If the defense is that the notice of rescission or notice cancellation (SAME THING) was never received, the Bank is going to be required to prove that it was not received because of the presumption of notice upon mailing. Given the horrible record-keeping and fabrication of records that the Banks have established, the credibility of the Banks is not likely to carry the day.

In summary I think that any claim that any rescission notice is invalid can ONLY be brought in the 20 window. Any other interpretation would violate the expressed opinion by the US Supreme Court and TILA and Reg Z that “nothing further is required” from the borrower. The notice is simply effective when sent. If anyone wants to contest that, they have a short window in which to do it. I have no doubt that the Banks will defend TILA rescission enforcement actions with defenses that essentially say that the notice of void on its face for one reason or another. My point is that whatever is their point of defense is barred if they did not file the required challenge during heir window of opportunity.

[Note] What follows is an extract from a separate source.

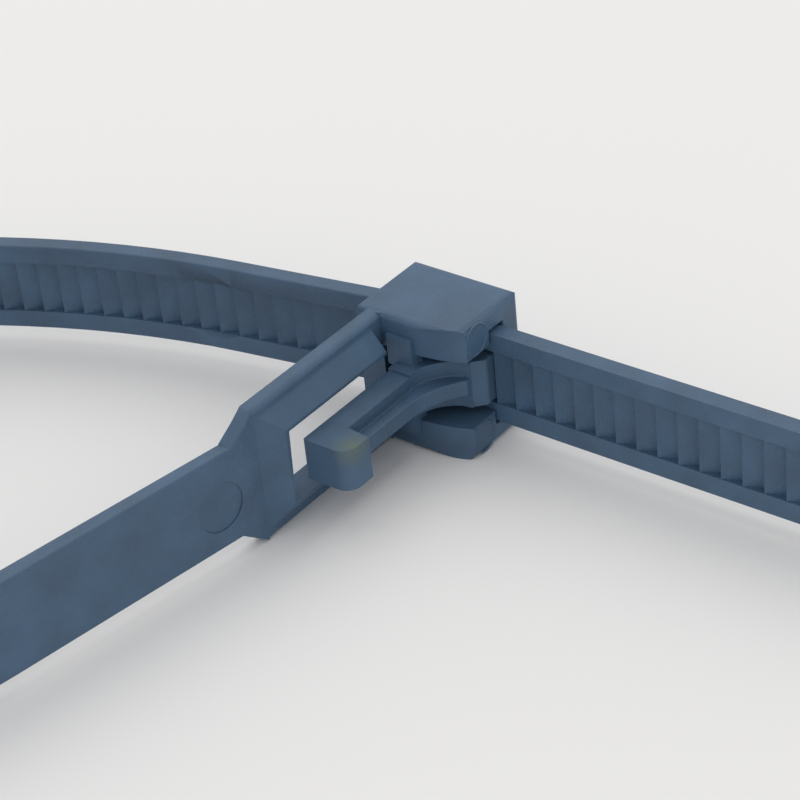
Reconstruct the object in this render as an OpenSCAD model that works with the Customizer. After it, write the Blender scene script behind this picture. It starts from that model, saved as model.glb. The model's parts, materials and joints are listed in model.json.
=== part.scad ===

Remember that issue as to the date of consummation, the statutes of limitations, the disclosures that were made are all issues predicated upon real facts and legal interpretation. TILA rescission was written so that a borrower could cancel a loan without a lawyer. That much is true. But it is obvious that the banks are not going to comply with TILA rescission requirements and that enforcement actions will be required on behalf of borrowers. Judges tend to hate TILA and they hate TILA rescission even more. But there really is no discretion and no jurisdiction here unless some Judge thinks he or she can overrule the US Supreme Court. Based upon the US Constitution, that could only work in some other country with a different law of the land.

My best guess is that the right to rescind is going to get more narrow as time goes by rather than broadening. I don’t think we will see the door open this wide ever again.